start DATA SHOWN

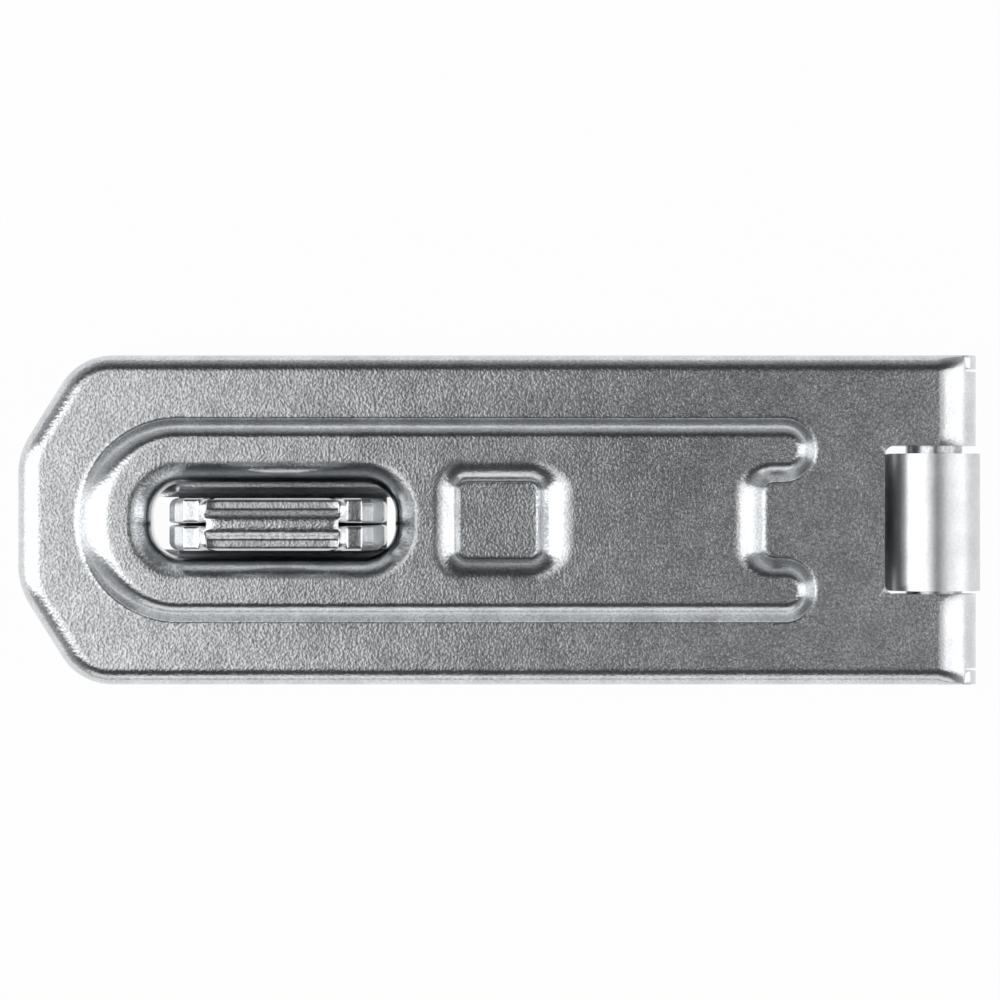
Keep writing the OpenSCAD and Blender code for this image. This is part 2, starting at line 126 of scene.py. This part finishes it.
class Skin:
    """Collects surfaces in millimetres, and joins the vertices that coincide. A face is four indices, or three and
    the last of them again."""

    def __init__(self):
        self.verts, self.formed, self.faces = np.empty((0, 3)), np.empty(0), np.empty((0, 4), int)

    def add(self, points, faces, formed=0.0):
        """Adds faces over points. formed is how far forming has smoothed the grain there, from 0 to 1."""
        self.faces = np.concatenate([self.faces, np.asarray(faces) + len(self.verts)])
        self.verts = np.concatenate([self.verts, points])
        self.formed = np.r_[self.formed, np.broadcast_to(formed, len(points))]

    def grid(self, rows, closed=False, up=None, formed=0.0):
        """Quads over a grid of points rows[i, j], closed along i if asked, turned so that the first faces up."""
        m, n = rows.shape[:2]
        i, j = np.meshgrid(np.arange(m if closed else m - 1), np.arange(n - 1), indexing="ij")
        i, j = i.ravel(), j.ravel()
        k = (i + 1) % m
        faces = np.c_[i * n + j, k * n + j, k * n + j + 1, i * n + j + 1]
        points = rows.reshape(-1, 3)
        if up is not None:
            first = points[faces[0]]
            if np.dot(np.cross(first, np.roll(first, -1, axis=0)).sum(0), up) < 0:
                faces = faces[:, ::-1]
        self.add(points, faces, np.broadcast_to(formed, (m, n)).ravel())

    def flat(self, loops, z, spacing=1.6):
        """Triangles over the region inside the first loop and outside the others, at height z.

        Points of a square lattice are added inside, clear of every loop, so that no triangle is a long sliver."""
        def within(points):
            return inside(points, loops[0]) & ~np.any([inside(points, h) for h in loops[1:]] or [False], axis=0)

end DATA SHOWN

REQUIRED TASK: Starting at the first line of the material above, reproduce each line exactly up to and including the line with "self.verts, self.formed, self.faces".

TASK ANSWER:
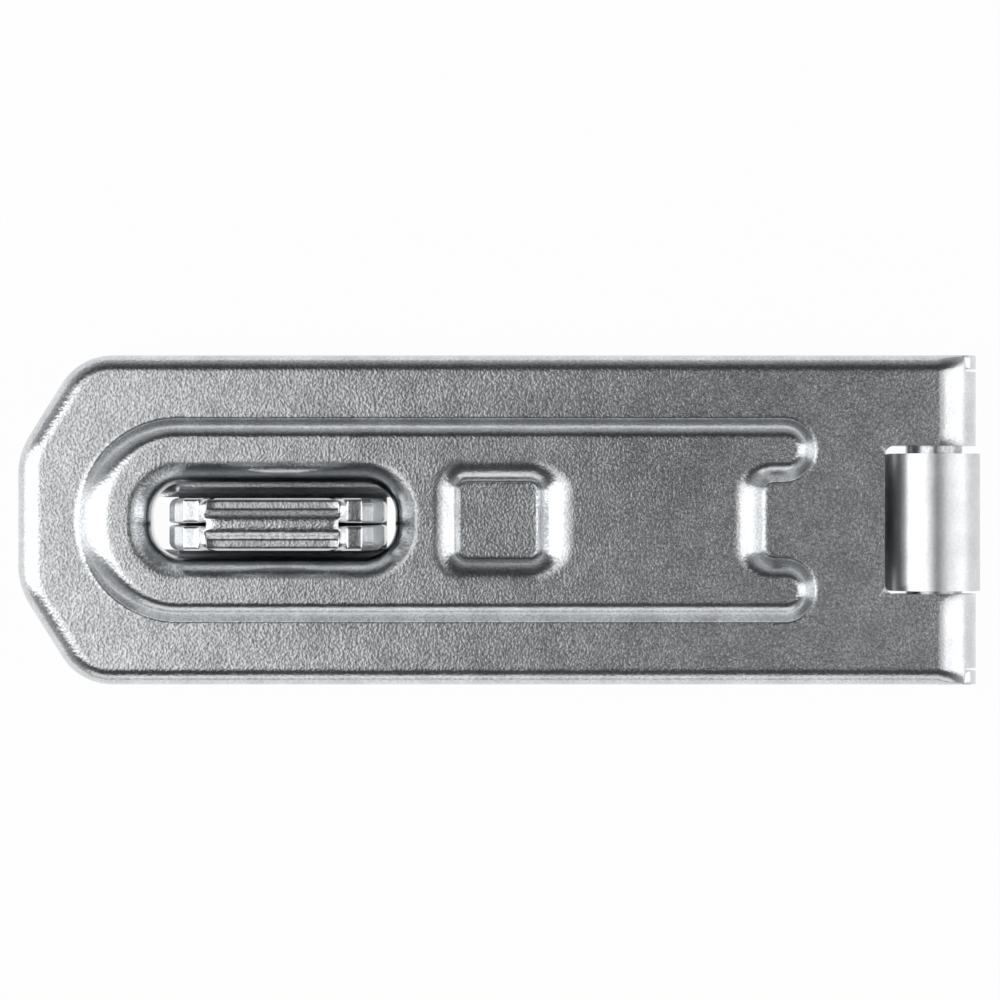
Keep writing the OpenSCAD and Blender code for this image. This is part 2, starting at line 126 of scene.py. This part finishes it.
class Skin:
    """Collects surfaces in millimetres, and joins the vertices that coincide. A face is four indices, or three and
    the last of them again."""

    def __init__(self):
        self.verts, self.formed, self.faces = np.empty((0, 3)), np.empty(0), np.empty((0, 4), int)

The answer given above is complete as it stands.